How do I convert timesheet hours and minutes into decimal hours for payroll?
Divide the minutes by 60 and add the result to the whole hours. For example, 8 hours 30 minutes is 8 + (30 / 60), which equals 8.50 decimal hours. Payroll systems multiply decimal hours by the hourly rate, so 8:15 becomes 8.25 and 8:45 becomes 8.75.
Should unpaid lunch breaks be subtracted from my timesheet hours?
Yes. Under the FLSA, bona fide meal periods (typically 30 minutes or longer) are not counted as hours worked, so unpaid lunch breaks should be subtracted. Short rest breaks of 5 to 20 minutes are generally treated as paid work time. Enter only your unpaid break minutes in the break field for each day.
How does this calculator handle an overnight shift that crosses midnight?
If the clock-out time is earlier than or equal to the clock-in time, the tool treats it as an overnight shift and adds 24 hours before computing duration. A shift from 22:00 to 06:00 is counted as 8 hours. If clock-in exactly equals clock-out, the day is treated as 0 hours rather than a full 24, to avoid accidental entries.
When does overtime apply on a weekly timesheet, and how is it calculated?
Under the FLSA, overtime applies to hours worked beyond 40 in a workweek and is paid at no less than 1.5 times the regular rate. This calculator computes overtime on the weekly total, not per day: regular hours are the first 40, and overtime hours are anything above that. Overtime pay equals overtime hours times rate times the multiplier.
What is the difference between hours:minutes and decimal hours on a time card?

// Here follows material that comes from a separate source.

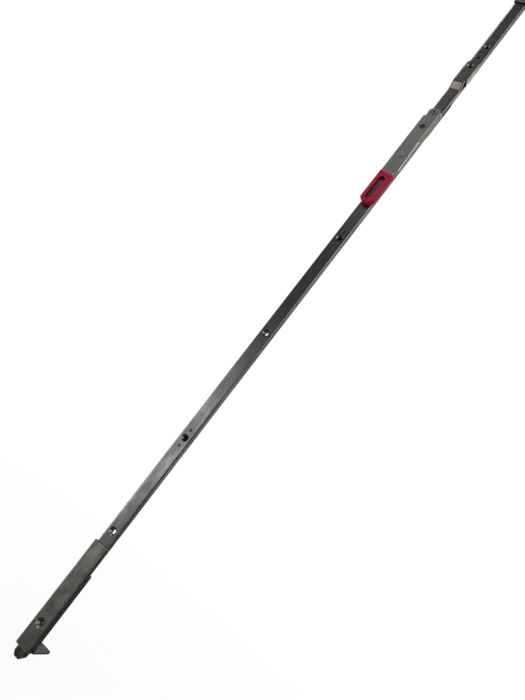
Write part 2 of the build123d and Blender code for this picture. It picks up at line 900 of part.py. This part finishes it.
def retaining_ring():
    """Spring ring in the groove at the shaft's rear end."""
    front = cover_back + slide_gap
    back = front + ring_thickness
    ring = along_y(ring_diameter, front, back, pivot_height)
    ring -= bore(ring_groove, front, back, pivot_height)
    return ring - block(
        ring_mouth, front - overcut, back + overcut, pivot_height - ring_diameter, pivot_height,
    )


def at_lower_end(shape):
    """Place of a bolt-end piece at the lower end of the bar."""
    return Pos(0, 0, lower_shoulder) * shape


def at_upper_end(shape):
    """Mirrored place of a bolt-end piece at the upper end of the bar."""
    return Pos(0, 0, upper_shoulder) * mirror(shape, about=Plane.XY)


def save(name, *solids):
    """Write one node: a solid, or a group of separate like solids."""
    shape = solids[0] if len(solids) == 1 else Compound(children=list(solids))
    export_step(shape, f"parts/{name}.step")


save("main_faceplate", main_faceplate())
save("upper_faceplate", upper_faceplate())
save("joint_spacer", joint_spacer())
save("lower_rod_guide", rod_guide(hole_2))
save("middle_rod_guide", rod_guide(hole_4))
save("upper_rod_guide", rod_guide(hole_5))
save("guide_rivets", *guide_rivets(hole_2), *guide_rivets(hole_4), *guide_rivets(hole_5))
save("gear_cover", gear_cover())
save("cover_posts", *cover_posts())
for name, place in (("lower", at_lower_end), ("upper", at_upper_end)):
    save(f"{name}_bolt_housing", place(bolt_housing()))
    save(f"{name}_corner_bracket", place(corner_bracket()))
    save(f"{name}_housing_studs", *[place(stud) for stud in housing_studs()])
    save(f"{name}_shoot_bolt", place(shoot_bolt()))
    save(f"{name}_bolt_rivets", *[place(rivet) for rivet in bolt_rivets()])
save("lower_drive_rod", lower_drive_rod())
save("upper_rack_rod", upper_rack_rod())
save("upper_extension_rod", upper_extension_rod())
save("coupling_clip", clip_plate())
save("lever_arm", lever_arm())
save("lever_plate", lever_plate())
save("lever_grip", lever_grip())
save("lever_rivets", *lever_rivets())
save("lever_spacer", lever_spacer())
save("lever_shaft", lever_shaft())
save("drive_pinion", drive_pinion())
save("retaining_ring", retaining_ring())
print(f"travel {travel:.2f} mm, height {upper_shoulder - lower_shoulder + 2 * bolt_tip:.1f} mm")
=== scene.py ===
from collections import namedtuple
import json
import math

import bpy
from mathutils import Matrix, Vector


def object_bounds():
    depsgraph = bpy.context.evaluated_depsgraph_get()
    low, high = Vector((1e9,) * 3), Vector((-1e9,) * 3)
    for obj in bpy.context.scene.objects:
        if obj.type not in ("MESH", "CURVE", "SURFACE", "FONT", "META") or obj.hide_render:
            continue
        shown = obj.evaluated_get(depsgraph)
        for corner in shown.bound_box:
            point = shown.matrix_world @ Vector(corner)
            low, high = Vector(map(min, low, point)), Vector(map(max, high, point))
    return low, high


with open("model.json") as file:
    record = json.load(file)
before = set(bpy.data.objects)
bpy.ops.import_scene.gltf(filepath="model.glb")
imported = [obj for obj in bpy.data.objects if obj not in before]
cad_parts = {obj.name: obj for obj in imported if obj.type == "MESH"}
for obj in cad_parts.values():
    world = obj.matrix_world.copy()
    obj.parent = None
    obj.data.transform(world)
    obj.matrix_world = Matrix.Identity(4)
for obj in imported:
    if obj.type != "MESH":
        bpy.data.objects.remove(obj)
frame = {"nodes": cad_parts, "record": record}
cad_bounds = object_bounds()
nodes = frame["nodes"]

# Camera of the photograph in metres, and where its picture's right and down point
camera_place = Vector((0.3095, -0.5780, -0.3199))
camera_right = Vector((0.7669, 0.2444, 0.5934))
camera_down = Vector((0.4576, 0.4401, -0.7726))
camera_range = (0.01, 50.0)

# Lens and sensor width in millimetres
camera_lens = 30.1
camera_sensor = 36.0

# Floor, just below the bar's lower end
floor_gap = 0.0015
floor_radius = 4.0
floor_sides = 96

# The floor glows white over most of its shade: distances from the bar's foot, and shares there
glow_distances = (0.1, 1.2)
glow_shares = (0.93, 1.0)

# Light levels, where 1 is white: even light, and what metal mirrors between the lamps
white = (1.0, 1.0, 1.0)
even_light = (0.35, 0.35, 0.35)
dark_studio = (0.057, 0.0594, 0.0624)
warm_light = (1.0, 0.96, 0.90)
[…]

Hours:minutes (such as 8:30) is how clocks display time. Decimal hours (such as 8.50) is how payroll multiplies time by a pay rate. The minute portion is a fraction of an hour: 15 minutes is 0.25, 30 minutes is 0.50, and 45 minutes is 0.75. This tool shows both so you can match your time card to a paycheck.
Is this timesheet calculator free, and is my data saved anywhere?
It is free to use, and nothing is saved. All calculations run in your browser as you type, and no clock times, rates, or pay figures are sent to a server or stored. Refreshing the page clears every entry.
Can I use this calculator for a biweekly or monthly timesheet?
The grid covers one workweek of seven days, which matches how the FLSA defines overtime. For a biweekly period, run each week separately so overtime is calculated correctly per week, then add the two gross-pay figures. Combining two weeks into one 40-hour threshold would understate overtime.